I realized that I was a writer, but even more importantly, I rediscovered that I was a creator. I was a creator of characters. I was a creator of conflict. I was a creator of plots, storylines, business plans, and book ideas. I was full of them, and they were ready to be birthed! I literally began to feel that if I didn’t create, I would die. You see, creation, my creation, meant I was worth something and that I had purpose again. It meant I was nobody’s failure! I took out that old laptop I’d put away years ago and blew the dust off. I rehashed all my plans to publish. I read through every manuscript I had ever written and snuggled up close to them like they were already full length movies. I even wrote two more manuscripts during that time.
And then the light bulb flashed. My career in child welfare offered a host of children and families and professionals that could serve as my present audience! I decided that if I were going to CREATE something using my God-given gifts, and do so like my life literally depended on it, then I would do so in a way that logically made sense. I decided to marry again, but this time I would officiate the marriage of my two loves – children and writing. I became a children’s author.

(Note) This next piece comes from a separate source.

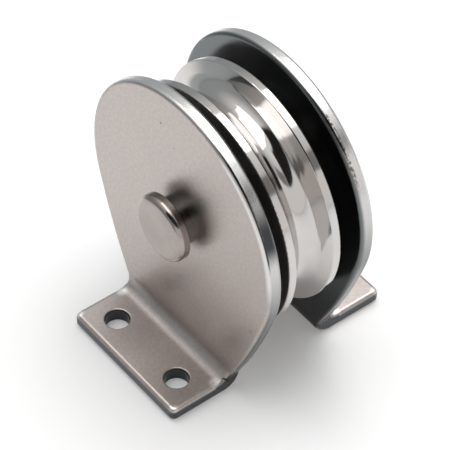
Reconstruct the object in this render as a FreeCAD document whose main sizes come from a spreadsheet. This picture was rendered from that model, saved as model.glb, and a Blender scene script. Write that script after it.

It was a long, messy cankerous process to manage the lost, reorganize my life, refocus my energies and finally get back to me. But if there is one lesson I could take from that time, it would be that our Creator knows our life’s mission before we are born. The doors and opportunities to express my creativity have literally flown open for me, and God knows the right season to proceed with each plan. Despite what I had once felt about myself, I am convinced that my creative reawakening was God’s response to my pain in His language. Could it be, I often ask myself, that the interruption in my process, the devastating intermission that led me off track for a bit, the agonizing ordeal that felt so bad, was actually Divinely orchestrated for my good? Most importantly, could it be that the agonies you face in the belly of your oyster at this very moment are all orchestrated to propel you toward your creative destiny too?